* _Data block_:
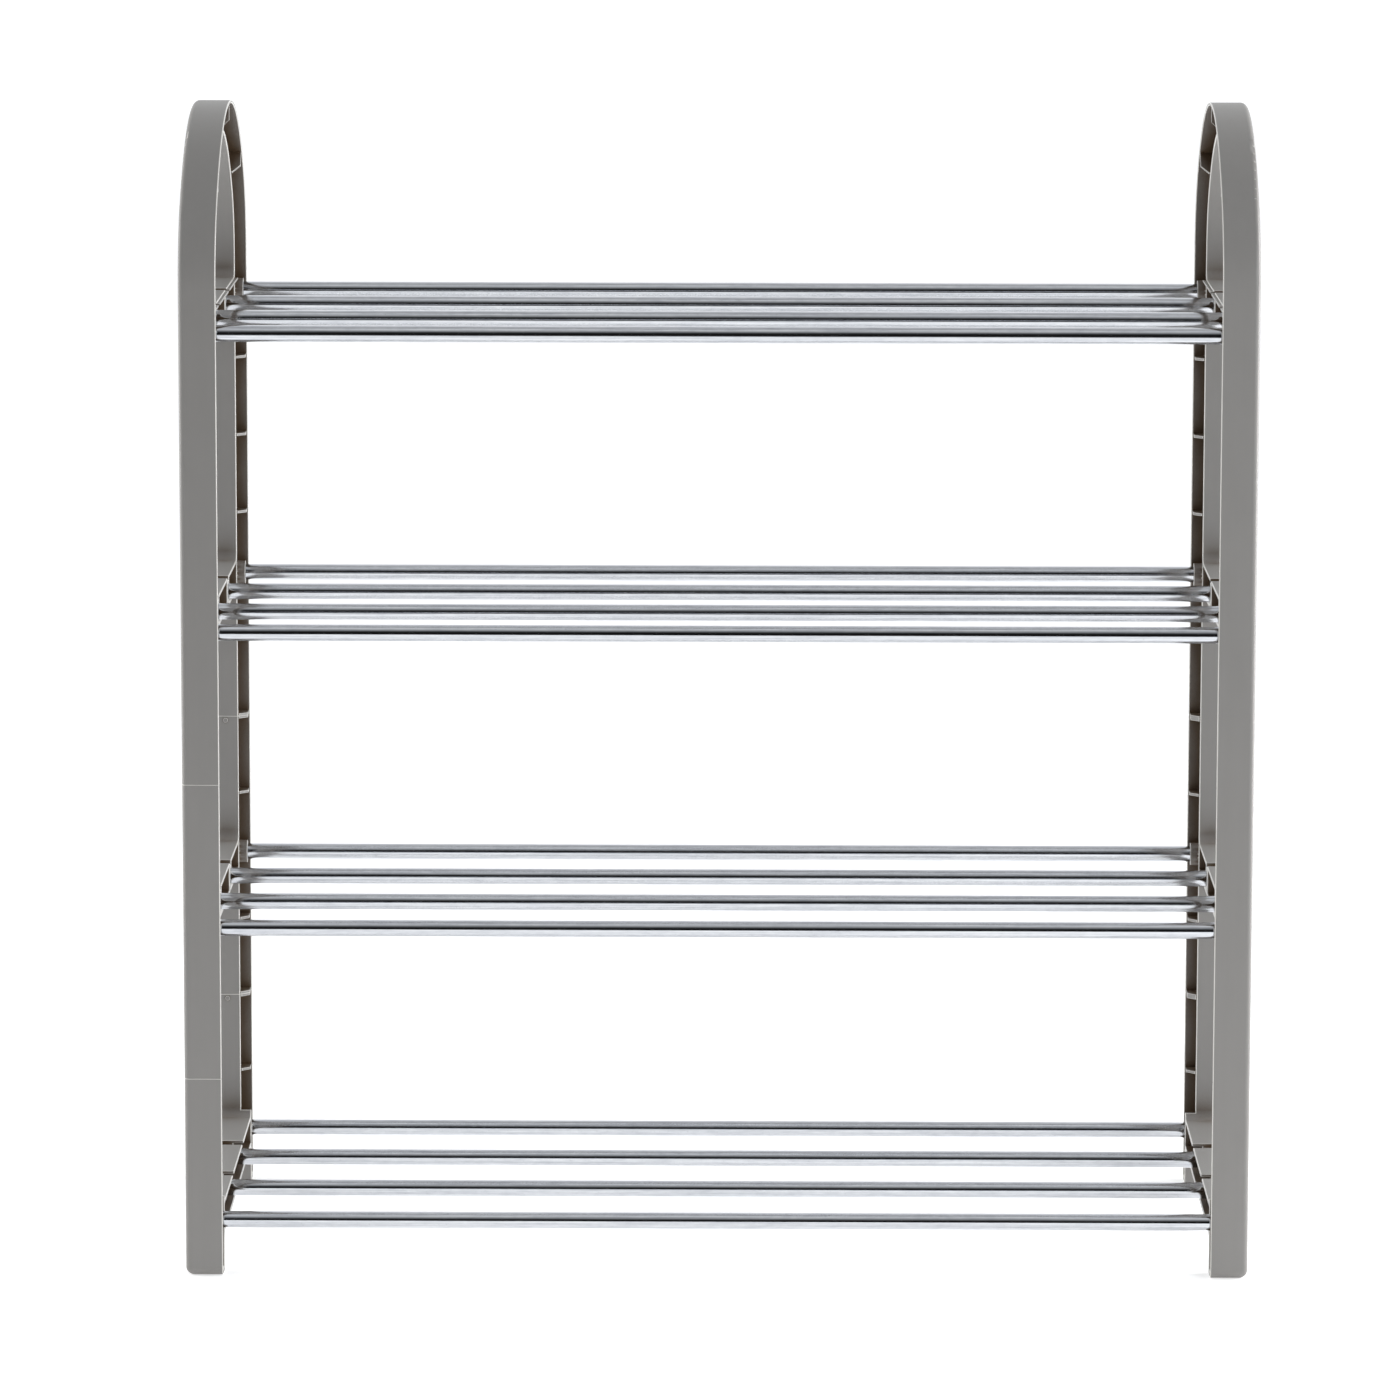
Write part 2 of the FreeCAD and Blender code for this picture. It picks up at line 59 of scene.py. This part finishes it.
# %% Names and units
MM = 0.001
SIDES = ["left", "right"]
LEVELS = ["base", "middle", "arch"]
TIERS = ["bottom", "lower", "upper", "top"]
PLACES = ["front", "mid_front", "mid_rear", "rear"]
FRAME_NODES = [f"{side}_{level}_frame" for side in SIDES for level in LEVELS]
TUBE_NODES = [f"{tier}_{place}_tube" for tier in TIERS for place in PLACES]
print(len(FRAME_NODES), "frame pieces and", len(TUBE_NODES), "tubes")

# %% [markdown]
# ## Shader maths as Python
# A material is a graph of nodes, and long graphs of Math nodes are hard to read. A small class wraps one
# output socket, so that `1 - mask` or `a * b + c` adds the Math nodes by itself. Every other node comes from
# its `node` method, which takes the node's type, its settings and its inputs.

# %% A wire in a node tree
class Wire:
    """An output socket of a node tree. Arithmetic on it adds Math nodes, on either side of a number."""

    def __init__(self, tree, socket=None):
        self.tree = tree
        self.socket = socket

    def node(self, kind, settings, inputs, output=0):
        """Adds a node: its settings first, then a value or a wire for each named or numbered input."""
        made = self.tree.nodes.new("ShaderNode" + kind)
        for name, value in settings.items():
            if name == "stops":
                set_stops(made.color_ramp, value)
            else:
                setattr(made, name, value)
        for name, value in inputs.items():
            if isinstance(value, Wire):
                self.tree.links.new(value.socket, made.inputs[name])
            else:
                made.inputs[name].default_value = value
        return Wire(self.tree, made.outputs[output] if made.outputs else None)

    def math(self, operation, *others):
        """A Math node on this wire and up to two more wires or numbers."""
        return self.node("Math", {"operation": operation}, dict(enumerate([self, *others])))

    def __add__(self, other):
        return self.math("ADD", other)

    def __radd__(self, other):
        return self.math("ADD", other)

    def __mul__(self, other):
        return self.math("MULTIPLY", other)

    def __rmul__(self, other):
        return self.math("MULTIPLY", other)

    def __sub__(self, other):
        return self.math("SUBTRACT", other)

    def __rsub__(self, other):
        return (self * -1).math("ADD", other)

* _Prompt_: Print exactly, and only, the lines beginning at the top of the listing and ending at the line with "output socket of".

* _Task response_:
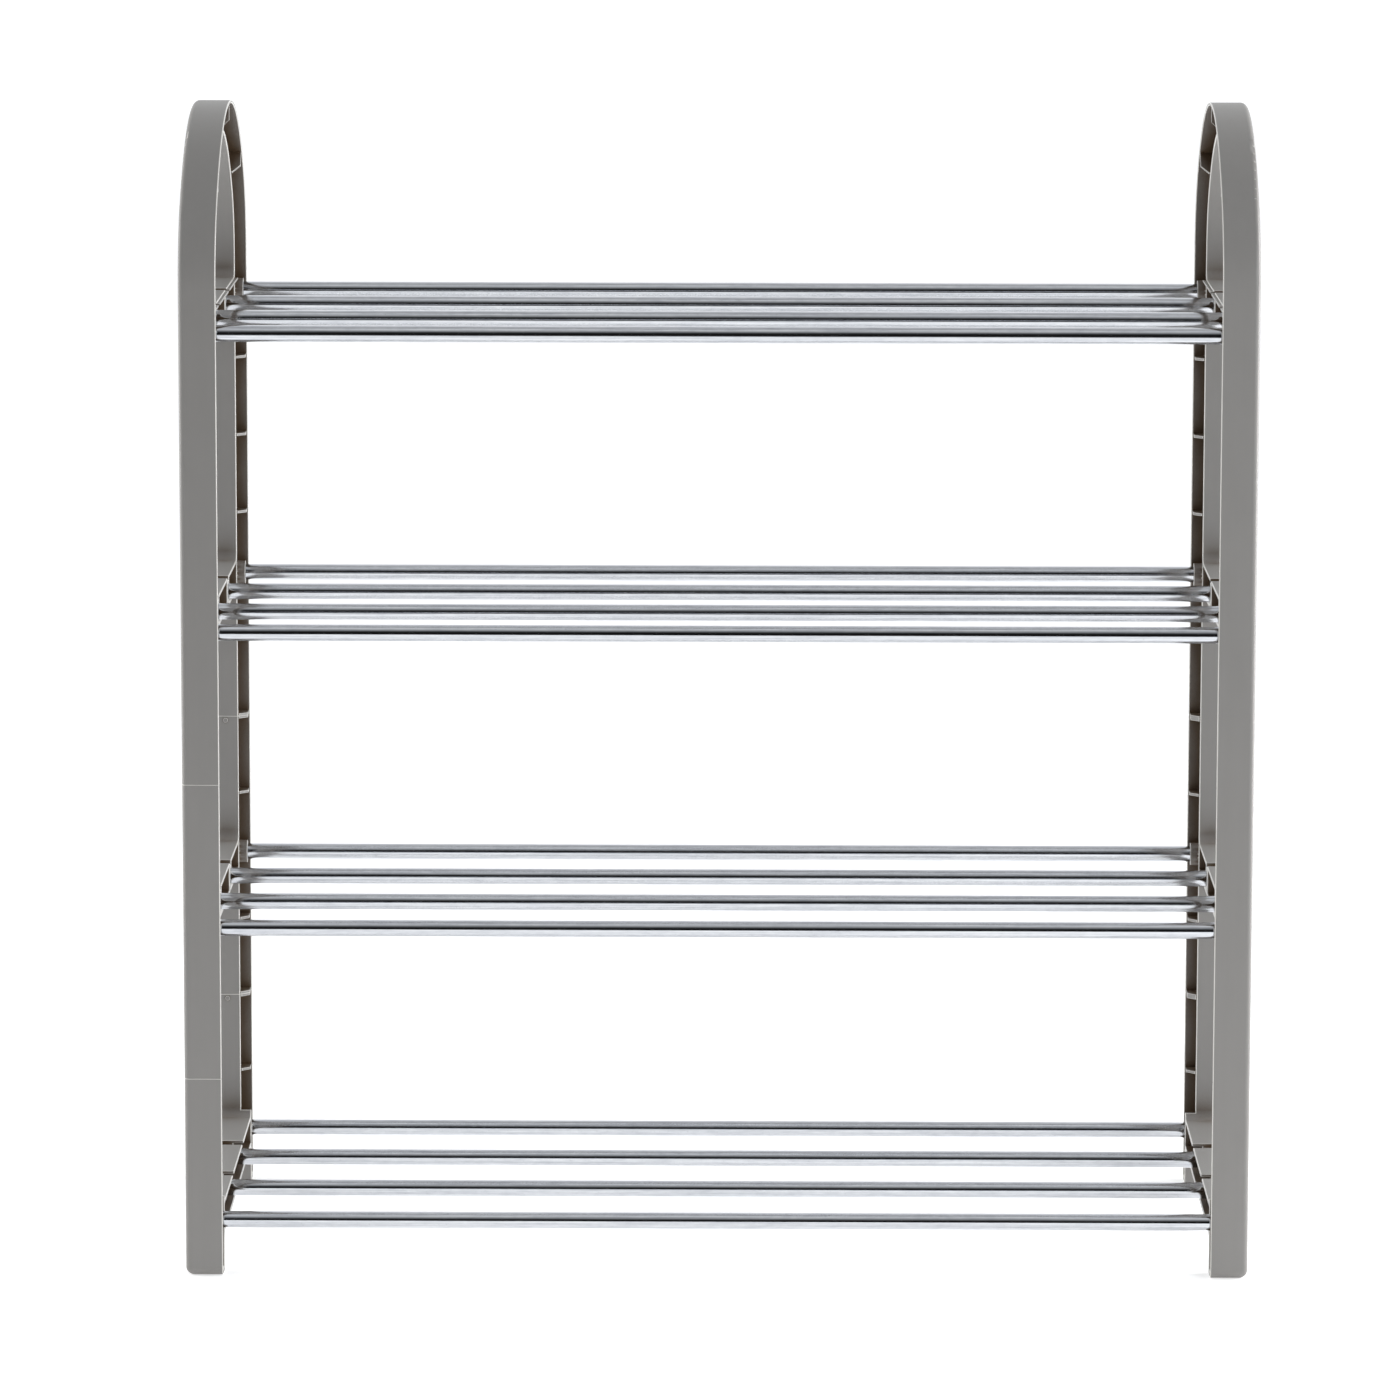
Write part 2 of the FreeCAD and Blender code for this picture. It picks up at line 59 of scene.py. This part finishes it.
# %% Names and units
MM = 0.001
SIDES = ["left", "right"]
LEVELS = ["base", "middle", "arch"]
TIERS = ["bottom", "lower", "upper", "top"]
PLACES = ["front", "mid_front", "mid_rear", "rear"]
FRAME_NODES = [f"{side}_{level}_frame" for side in SIDES for level in LEVELS]
TUBE_NODES = [f"{tier}_{place}_tube" for tier in TIERS for place in PLACES]
print(len(FRAME_NODES), "frame pieces and", len(TUBE_NODES), "tubes")

# %% [markdown]
# ## Shader maths as Python
# A material is a graph of nodes, and long graphs of Math nodes are hard to read. A small class wraps one
# output socket, so that `1 - mask` or `a * b + c` adds the Math nodes by itself. Every other node comes from
# its `node` method, which takes the node's type, its settings and its inputs.

# %% A wire in a node tree
class Wire:
    """An output socket of a node tree. Arithmetic on it adds Math nodes, on either side of a number."""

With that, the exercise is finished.